## Requirements
Everything from the line containing "What parts and" down to the last line of the entries below must be transcribed exactly, and nothing else.

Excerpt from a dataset
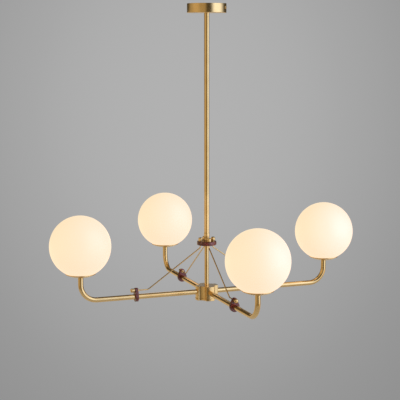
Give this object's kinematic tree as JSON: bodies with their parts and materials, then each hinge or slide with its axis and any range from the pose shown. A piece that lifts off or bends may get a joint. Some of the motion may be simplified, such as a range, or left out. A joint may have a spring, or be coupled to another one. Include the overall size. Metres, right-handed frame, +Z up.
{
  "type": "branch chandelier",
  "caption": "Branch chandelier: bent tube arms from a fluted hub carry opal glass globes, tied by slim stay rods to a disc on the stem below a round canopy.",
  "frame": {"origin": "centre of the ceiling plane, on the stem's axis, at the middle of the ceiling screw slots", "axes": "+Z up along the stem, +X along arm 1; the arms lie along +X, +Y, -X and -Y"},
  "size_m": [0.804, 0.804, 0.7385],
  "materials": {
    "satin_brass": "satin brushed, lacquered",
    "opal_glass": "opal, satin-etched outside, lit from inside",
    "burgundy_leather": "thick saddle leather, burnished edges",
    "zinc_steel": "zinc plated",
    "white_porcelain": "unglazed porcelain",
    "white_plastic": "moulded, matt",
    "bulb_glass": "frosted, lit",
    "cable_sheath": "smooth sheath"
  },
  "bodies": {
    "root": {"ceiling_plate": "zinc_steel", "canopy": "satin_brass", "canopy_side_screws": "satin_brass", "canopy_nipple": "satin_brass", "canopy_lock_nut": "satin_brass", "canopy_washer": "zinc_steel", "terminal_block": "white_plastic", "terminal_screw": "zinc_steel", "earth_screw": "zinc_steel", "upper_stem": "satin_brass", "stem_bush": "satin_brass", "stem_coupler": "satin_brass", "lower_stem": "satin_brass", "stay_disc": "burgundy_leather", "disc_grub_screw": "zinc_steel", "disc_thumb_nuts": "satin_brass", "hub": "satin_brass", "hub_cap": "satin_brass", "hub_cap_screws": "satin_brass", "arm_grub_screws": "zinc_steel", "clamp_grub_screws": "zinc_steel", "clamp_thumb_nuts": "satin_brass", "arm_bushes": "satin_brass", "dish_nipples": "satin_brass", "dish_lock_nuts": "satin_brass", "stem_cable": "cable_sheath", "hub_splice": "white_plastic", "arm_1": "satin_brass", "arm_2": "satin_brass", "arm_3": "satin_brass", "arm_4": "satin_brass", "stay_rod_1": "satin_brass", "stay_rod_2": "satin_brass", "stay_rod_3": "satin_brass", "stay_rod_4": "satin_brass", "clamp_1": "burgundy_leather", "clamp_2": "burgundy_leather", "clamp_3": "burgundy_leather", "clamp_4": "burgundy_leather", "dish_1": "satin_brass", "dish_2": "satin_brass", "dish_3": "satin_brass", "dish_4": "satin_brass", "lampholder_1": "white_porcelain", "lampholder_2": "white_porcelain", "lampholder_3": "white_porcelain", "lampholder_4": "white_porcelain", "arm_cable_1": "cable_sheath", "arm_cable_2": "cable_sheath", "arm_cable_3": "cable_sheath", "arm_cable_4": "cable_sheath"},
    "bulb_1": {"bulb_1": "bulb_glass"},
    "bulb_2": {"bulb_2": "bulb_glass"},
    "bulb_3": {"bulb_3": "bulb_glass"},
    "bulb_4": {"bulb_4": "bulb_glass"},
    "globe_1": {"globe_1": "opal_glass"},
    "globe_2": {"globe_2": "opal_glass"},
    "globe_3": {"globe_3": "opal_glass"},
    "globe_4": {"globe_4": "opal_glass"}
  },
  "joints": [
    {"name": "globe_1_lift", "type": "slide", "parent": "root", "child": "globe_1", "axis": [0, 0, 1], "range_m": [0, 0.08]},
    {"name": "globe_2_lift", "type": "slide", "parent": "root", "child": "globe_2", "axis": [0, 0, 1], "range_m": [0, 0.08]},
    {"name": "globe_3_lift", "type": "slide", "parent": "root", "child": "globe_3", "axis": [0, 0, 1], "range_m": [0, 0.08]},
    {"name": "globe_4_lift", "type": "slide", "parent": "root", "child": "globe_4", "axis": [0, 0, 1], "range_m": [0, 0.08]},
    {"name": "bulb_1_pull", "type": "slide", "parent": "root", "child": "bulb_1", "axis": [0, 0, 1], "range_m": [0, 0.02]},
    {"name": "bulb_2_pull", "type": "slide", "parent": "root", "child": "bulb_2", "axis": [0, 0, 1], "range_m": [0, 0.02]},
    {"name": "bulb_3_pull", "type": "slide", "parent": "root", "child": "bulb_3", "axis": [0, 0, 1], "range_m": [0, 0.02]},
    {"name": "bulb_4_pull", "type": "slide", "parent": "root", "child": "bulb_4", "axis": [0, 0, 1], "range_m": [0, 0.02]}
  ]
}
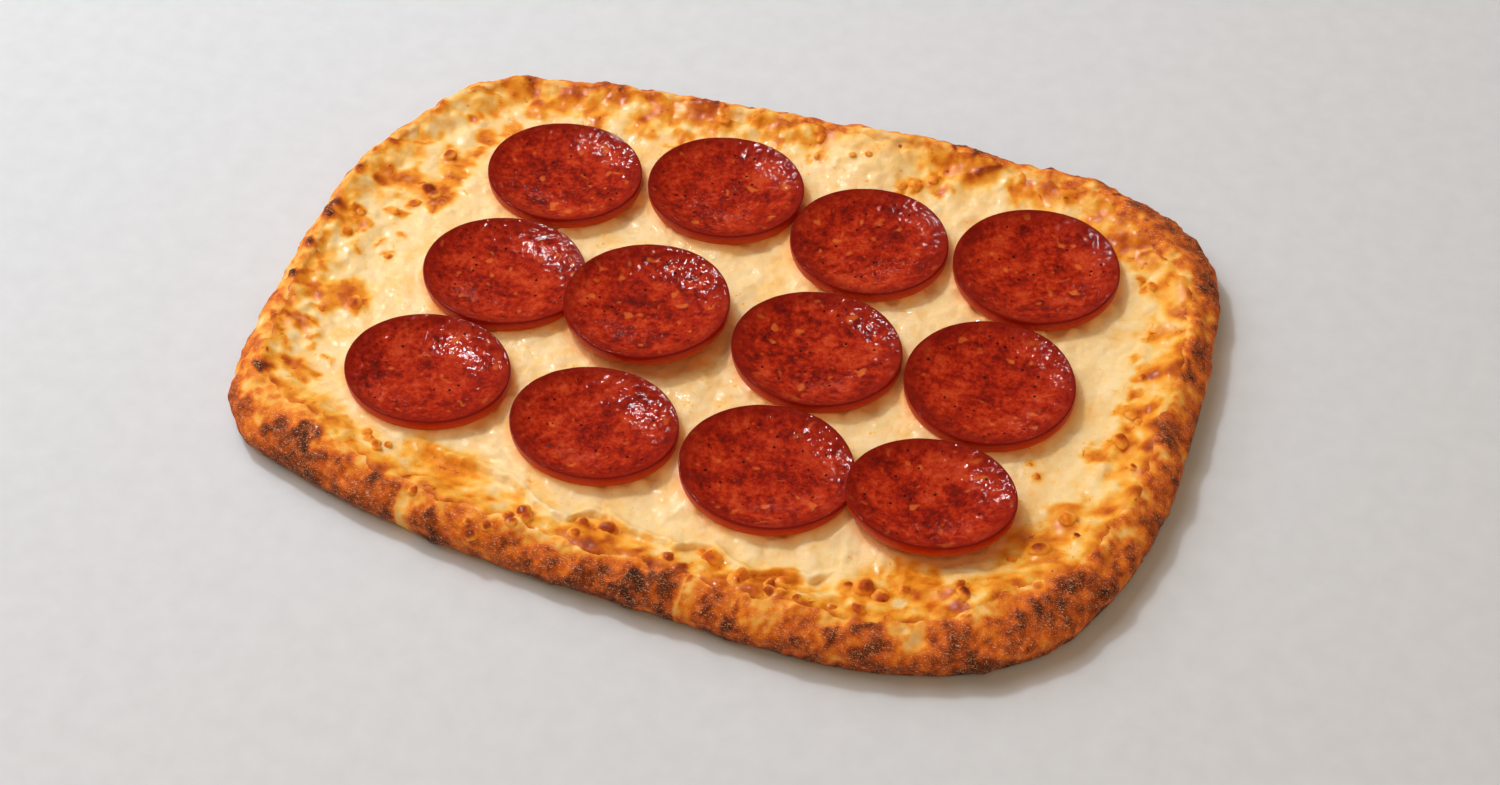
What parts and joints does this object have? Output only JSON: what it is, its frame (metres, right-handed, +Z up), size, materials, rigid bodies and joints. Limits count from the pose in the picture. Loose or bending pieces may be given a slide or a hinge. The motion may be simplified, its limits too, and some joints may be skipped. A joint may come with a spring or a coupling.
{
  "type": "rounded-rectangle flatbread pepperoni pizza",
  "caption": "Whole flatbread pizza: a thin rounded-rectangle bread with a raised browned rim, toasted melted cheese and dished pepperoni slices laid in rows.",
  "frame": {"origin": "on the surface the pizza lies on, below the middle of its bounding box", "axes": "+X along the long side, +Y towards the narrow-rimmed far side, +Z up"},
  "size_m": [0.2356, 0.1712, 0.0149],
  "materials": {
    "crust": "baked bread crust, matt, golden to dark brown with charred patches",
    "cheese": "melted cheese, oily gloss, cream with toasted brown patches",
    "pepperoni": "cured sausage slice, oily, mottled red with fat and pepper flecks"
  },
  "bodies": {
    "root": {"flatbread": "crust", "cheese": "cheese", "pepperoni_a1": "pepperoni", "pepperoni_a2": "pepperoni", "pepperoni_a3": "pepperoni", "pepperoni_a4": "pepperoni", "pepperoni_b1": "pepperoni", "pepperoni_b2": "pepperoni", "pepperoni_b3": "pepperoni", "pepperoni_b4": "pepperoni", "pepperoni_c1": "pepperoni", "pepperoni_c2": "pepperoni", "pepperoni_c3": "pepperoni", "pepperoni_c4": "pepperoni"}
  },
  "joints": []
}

## Result of the task
What parts and joints does this object have? Output only JSON: what it is, its frame (metres, right-handed, +Z up), size, materials, rigid bodies and joints. Limits count from the pose in the picture. Loose or bending pieces may be given a slide or a hinge. The motion may be simplified, its limits too, and some joints may be skipped. A joint may come with a spring or a coupling.
{
  "type": "rounded-rectangle flatbread pepperoni pizza",
  "caption": "Whole flatbread pizza: a thin rounded-rectangle bread with a raised browned rim, toasted melted cheese and dished pepperoni slices laid in rows.",
  "frame": {"origin": "on the surface the pizza lies on, below the middle of its bounding box", "axes": "+X along the long side, +Y towards the narrow-rimmed far side, +Z up"},
  "size_m": [0.2356, 0.1712, 0.0149],
  "materials": {
    "crust": "baked bread crust, matt, golden to dark brown with charred patches",
    "cheese": "melted cheese, oily gloss, cream with toasted brown patches",
    "pepperoni": "cured sausage slice, oily, mottled red with fat and pepper flecks"
  },
  "bodies": {
    "root": {"flatbread": "crust", "cheese": "cheese", "pepperoni_a1": "pepperoni", "pepperoni_a2": "pepperoni", "pepperoni_a3": "pepperoni", "pepperoni_a4": "pepperoni", "pepperoni_b1": "pepperoni", "pepperoni_b2": "pepperoni", "pepperoni_b3": "pepperoni", "pepperoni_b4": "pepperoni", "pepperoni_c1": "pepperoni", "pepperoni_c2": "pepperoni", "pepperoni_c3": "pepperoni", "pepperoni_c4": "pepperoni"}
  },
  "joints": []
}